Begin

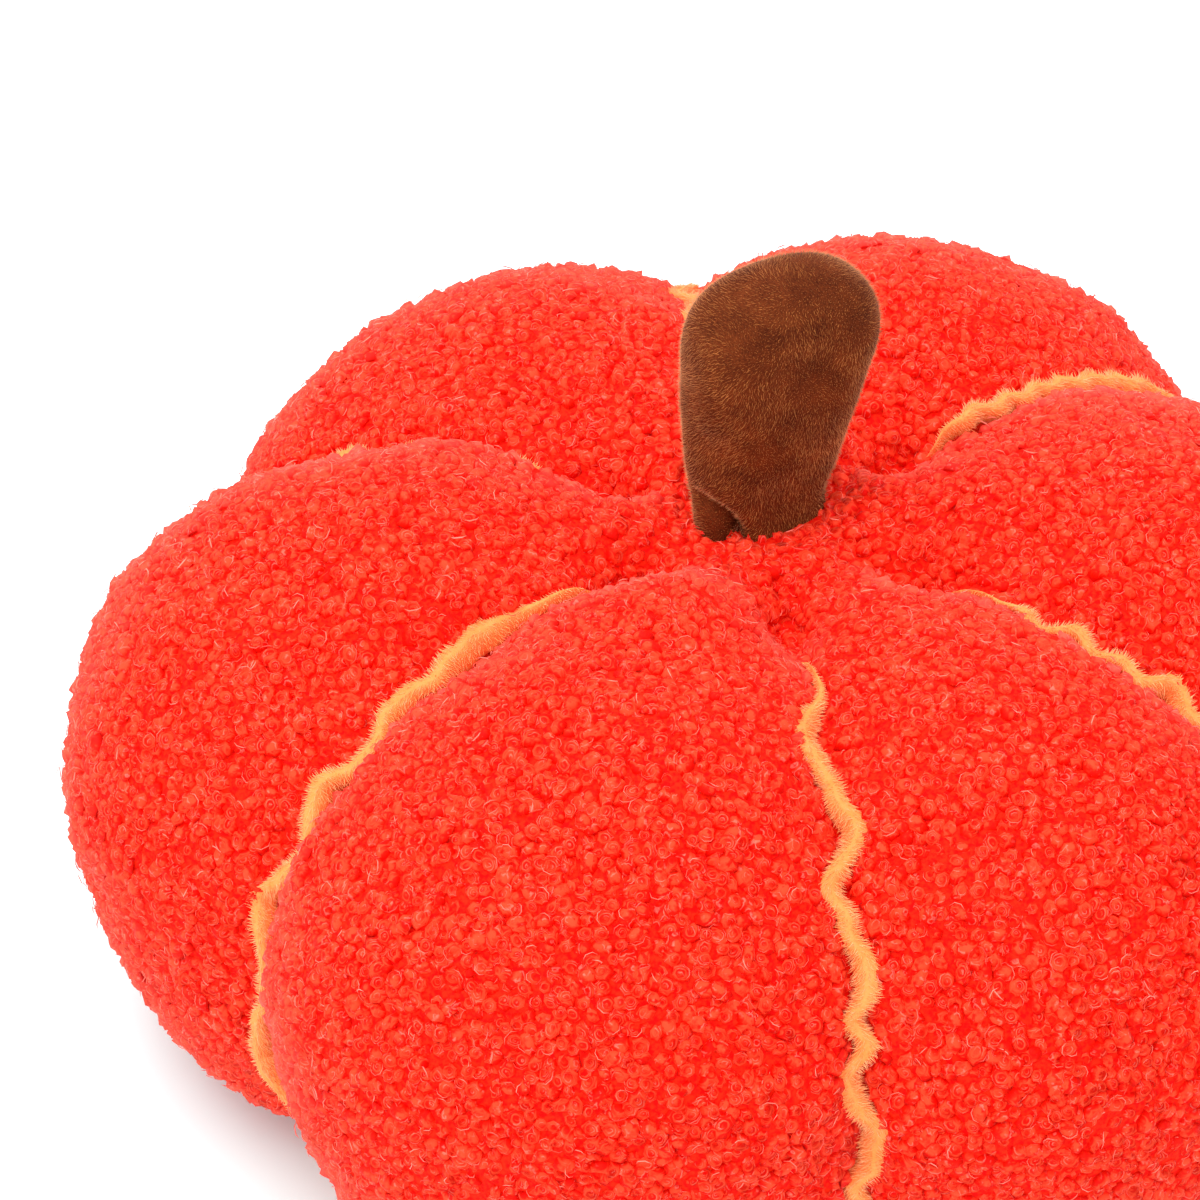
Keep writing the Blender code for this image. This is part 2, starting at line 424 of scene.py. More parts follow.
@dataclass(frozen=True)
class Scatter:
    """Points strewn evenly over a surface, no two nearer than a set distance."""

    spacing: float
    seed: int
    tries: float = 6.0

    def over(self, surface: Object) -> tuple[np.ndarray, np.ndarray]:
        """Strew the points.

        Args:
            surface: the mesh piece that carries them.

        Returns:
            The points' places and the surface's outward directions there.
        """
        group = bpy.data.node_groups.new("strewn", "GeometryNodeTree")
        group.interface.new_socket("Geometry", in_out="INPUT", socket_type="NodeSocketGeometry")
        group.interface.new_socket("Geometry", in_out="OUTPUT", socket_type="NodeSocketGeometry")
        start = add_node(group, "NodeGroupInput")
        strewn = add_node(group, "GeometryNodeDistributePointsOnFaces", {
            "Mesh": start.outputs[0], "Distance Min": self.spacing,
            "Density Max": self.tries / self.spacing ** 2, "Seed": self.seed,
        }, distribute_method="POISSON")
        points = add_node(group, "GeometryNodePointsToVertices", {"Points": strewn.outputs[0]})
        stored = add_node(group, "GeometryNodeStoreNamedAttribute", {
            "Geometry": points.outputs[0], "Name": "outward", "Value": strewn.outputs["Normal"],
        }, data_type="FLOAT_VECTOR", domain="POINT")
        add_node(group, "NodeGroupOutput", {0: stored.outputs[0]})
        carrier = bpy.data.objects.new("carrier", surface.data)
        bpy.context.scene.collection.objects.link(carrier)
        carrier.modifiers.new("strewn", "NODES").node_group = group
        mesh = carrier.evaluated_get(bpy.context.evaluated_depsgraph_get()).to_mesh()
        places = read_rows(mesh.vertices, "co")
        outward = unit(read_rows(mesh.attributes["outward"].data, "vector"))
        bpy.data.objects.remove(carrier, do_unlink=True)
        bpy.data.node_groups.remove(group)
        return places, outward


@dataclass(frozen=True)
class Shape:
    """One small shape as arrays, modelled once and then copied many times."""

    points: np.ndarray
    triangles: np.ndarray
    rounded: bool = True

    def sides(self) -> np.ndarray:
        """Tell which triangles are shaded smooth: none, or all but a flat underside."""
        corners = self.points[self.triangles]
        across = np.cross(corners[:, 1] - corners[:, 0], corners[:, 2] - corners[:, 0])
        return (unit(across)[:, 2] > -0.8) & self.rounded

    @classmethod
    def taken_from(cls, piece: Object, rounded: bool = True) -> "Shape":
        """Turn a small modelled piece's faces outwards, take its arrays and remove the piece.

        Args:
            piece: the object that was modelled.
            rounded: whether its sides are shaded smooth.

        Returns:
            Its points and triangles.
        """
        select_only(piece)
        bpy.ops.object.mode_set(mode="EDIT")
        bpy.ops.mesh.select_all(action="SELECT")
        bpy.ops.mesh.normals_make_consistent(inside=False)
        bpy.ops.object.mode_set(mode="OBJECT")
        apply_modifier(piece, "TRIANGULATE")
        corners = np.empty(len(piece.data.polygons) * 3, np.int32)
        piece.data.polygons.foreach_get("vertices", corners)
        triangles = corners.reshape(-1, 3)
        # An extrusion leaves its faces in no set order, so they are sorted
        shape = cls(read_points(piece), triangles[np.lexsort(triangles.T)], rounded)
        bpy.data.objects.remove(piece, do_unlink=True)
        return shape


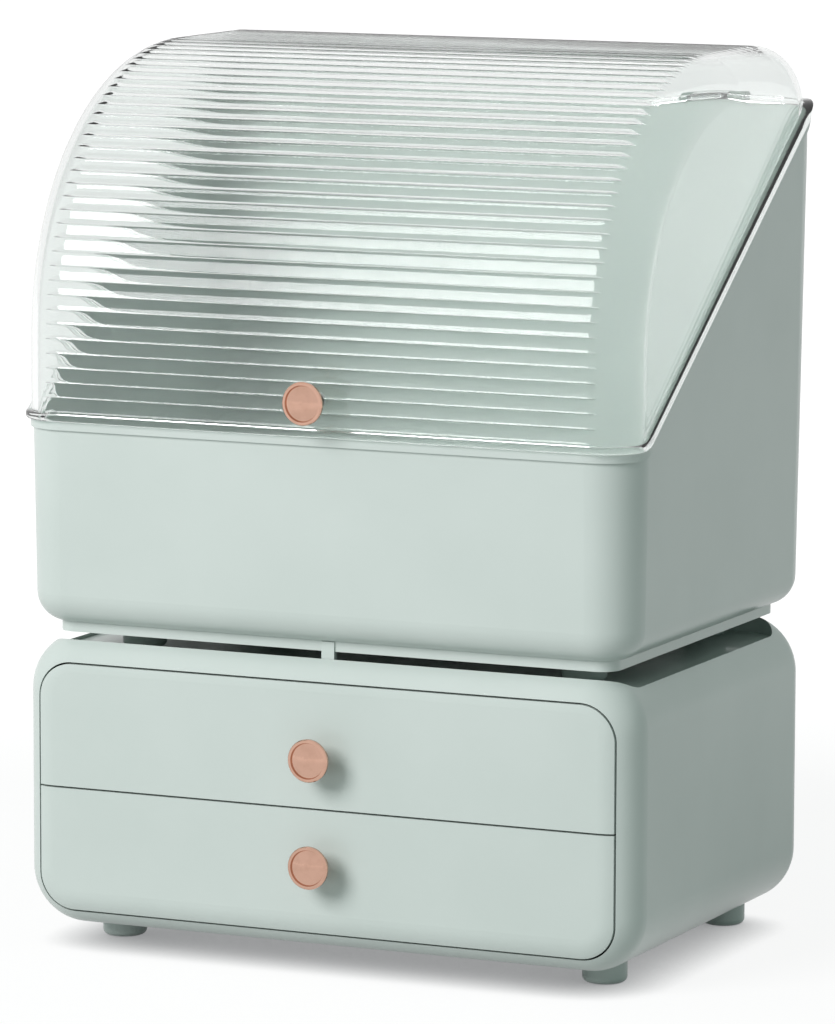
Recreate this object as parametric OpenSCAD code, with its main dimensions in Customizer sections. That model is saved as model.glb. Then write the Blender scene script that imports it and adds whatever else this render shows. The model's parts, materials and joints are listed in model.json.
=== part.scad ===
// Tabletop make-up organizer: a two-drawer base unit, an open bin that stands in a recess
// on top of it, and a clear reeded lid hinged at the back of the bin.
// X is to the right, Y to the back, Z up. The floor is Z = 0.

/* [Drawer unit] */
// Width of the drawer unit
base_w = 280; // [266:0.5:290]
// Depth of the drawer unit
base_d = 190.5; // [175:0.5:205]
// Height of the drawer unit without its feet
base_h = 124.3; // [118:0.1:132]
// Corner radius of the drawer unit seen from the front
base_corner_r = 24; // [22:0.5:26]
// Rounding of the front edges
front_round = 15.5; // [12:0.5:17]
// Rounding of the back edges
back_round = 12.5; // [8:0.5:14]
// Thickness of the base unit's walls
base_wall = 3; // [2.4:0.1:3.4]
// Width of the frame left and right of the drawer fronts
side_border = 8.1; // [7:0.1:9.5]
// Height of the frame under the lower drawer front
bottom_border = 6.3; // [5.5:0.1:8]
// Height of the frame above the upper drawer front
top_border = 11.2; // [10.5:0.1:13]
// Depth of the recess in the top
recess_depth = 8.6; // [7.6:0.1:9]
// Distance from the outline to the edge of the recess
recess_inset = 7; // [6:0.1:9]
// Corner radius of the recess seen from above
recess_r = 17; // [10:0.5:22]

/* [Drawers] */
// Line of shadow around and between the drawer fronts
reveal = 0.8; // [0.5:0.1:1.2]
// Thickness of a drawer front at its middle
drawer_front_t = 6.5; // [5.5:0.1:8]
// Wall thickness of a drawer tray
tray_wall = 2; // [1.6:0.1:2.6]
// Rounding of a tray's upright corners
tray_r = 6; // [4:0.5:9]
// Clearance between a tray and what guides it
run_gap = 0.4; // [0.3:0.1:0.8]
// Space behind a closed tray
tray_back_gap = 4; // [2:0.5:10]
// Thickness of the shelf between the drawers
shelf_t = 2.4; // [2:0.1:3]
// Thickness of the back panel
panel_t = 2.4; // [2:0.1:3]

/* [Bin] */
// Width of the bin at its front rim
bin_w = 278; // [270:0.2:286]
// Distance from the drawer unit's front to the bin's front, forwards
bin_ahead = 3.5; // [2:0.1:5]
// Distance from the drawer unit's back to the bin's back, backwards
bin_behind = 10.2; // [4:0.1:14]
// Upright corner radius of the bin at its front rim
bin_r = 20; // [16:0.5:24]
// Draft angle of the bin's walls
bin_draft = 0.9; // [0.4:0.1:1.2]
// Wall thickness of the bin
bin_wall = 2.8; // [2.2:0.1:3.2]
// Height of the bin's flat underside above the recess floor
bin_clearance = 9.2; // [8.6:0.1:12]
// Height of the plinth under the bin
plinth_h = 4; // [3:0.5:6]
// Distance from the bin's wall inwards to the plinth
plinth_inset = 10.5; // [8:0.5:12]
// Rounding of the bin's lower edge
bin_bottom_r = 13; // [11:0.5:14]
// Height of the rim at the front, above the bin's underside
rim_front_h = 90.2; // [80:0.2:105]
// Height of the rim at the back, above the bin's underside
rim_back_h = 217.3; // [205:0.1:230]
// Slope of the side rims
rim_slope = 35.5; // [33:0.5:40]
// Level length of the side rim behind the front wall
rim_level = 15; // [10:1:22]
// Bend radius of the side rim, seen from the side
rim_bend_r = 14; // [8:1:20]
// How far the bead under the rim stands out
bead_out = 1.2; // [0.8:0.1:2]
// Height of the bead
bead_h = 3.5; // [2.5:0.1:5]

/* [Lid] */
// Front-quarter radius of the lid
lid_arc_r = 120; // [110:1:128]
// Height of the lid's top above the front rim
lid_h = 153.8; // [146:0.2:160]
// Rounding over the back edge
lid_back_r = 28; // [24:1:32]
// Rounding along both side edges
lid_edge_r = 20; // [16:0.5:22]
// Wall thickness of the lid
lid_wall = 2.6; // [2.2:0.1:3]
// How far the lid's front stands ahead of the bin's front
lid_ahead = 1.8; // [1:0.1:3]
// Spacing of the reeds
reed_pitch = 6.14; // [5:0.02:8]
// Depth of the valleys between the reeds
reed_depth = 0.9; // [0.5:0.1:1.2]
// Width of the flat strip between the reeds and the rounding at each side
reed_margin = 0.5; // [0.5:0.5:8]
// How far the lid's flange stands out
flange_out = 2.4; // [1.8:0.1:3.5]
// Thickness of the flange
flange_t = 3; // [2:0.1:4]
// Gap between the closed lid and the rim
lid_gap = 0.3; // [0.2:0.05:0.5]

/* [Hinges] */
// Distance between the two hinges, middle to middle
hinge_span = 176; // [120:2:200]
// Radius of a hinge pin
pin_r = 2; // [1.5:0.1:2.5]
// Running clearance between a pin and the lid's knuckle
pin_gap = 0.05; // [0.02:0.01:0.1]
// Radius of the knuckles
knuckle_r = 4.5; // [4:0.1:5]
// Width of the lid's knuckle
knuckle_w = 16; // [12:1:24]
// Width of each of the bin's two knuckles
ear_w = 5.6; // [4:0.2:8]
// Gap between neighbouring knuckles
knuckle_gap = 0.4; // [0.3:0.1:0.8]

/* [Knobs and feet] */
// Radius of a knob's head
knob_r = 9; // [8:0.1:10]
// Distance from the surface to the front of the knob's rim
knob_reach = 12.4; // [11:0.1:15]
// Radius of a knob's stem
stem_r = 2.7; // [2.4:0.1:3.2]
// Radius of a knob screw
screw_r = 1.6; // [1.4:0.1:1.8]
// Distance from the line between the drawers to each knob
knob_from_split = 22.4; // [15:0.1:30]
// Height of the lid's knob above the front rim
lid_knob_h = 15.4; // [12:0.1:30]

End

→ Stated goal
Write out exactly the lines running from the line containing "Recreate this object" to the line containing "floor is Z = 0.", with both of those lines included.

→ Finished task
Recreate this object as parametric OpenSCAD code, with its main dimensions in Customizer sections. That model is saved as model.glb. Then write the Blender scene script that imports it and adds whatever else this render shows. The model's parts, materials and joints are listed in model.json.
=== part.scad ===
// Tabletop make-up organizer: a two-drawer base unit, an open bin that stands in a recess
// on top of it, and a clear reeded lid hinged at the back of the bin.
// X is to the right, Y to the back, Z up. The floor is Z = 0.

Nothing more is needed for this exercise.